One of the things in the Constitution of the United States is a guarantee to a human being, regardless of his race, creed or color, of freedom from fear. When men are lynched and when men try to strike and walk the picket line, the only weapons that the workers in America, especially in the South, have to protect themselves is action. When they are put in jail, they must protect themselves. If that is the protection of democracy in the United States of America I say it is not enough.

Too long have the Negro people of the South and other workers in America heard a lot of words read to them. It is time for action and I am now wondering if the CIO is going to stop and do some of the things [in this resolution] by action. You talk about political action and you talk about politics. How can there be any action when the Negroes in the South are not allowed to vote? Too long have the workers in the South stopped and looked to Congress for protection. We no longer look to the government in Washington for protection. It has failed. Today, we are looking for an organization that says they are organized to fight for the freedom of all men regardless of race, creed or color, and that is the CIO.
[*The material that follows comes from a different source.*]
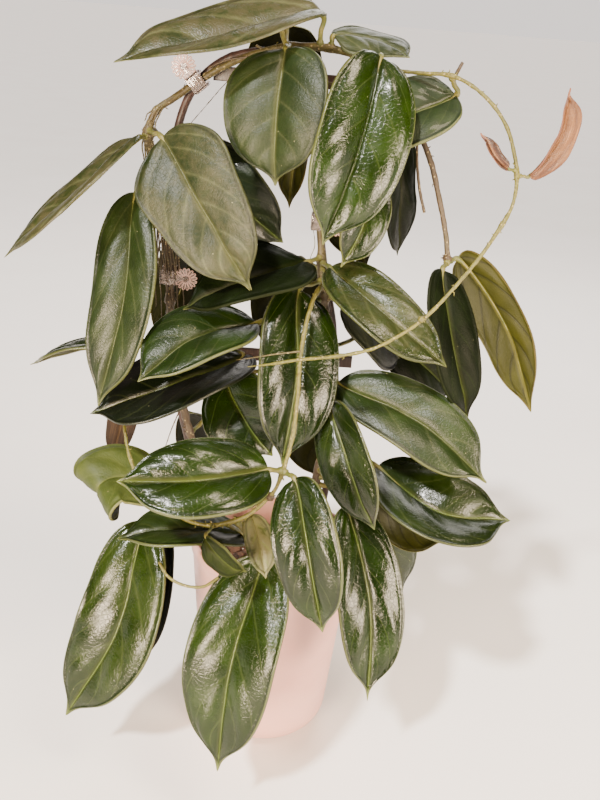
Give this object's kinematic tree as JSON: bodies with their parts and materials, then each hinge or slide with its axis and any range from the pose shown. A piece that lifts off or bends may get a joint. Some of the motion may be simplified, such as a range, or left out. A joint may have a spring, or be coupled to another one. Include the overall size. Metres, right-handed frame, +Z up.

To the Negro workers in Winston-Salem it means a great deal. They told us, ?You cannot vote for this and you cannot vote for that.? But last May in the city of Winston-Salem the Negro and white workers, based on a program of unity, were able to put in their city government two labor men. I am proud to say one of those was a Negro. The other was a white labor leader. We are faced today with this word that they call ?democracy.? I want to say to this convention let us stop playing around. Each and every one of you here today represents thousands and thousands of the rank and file workers in the plants who today are looking for you to come back to them and give them something to look forward to: not words, but action.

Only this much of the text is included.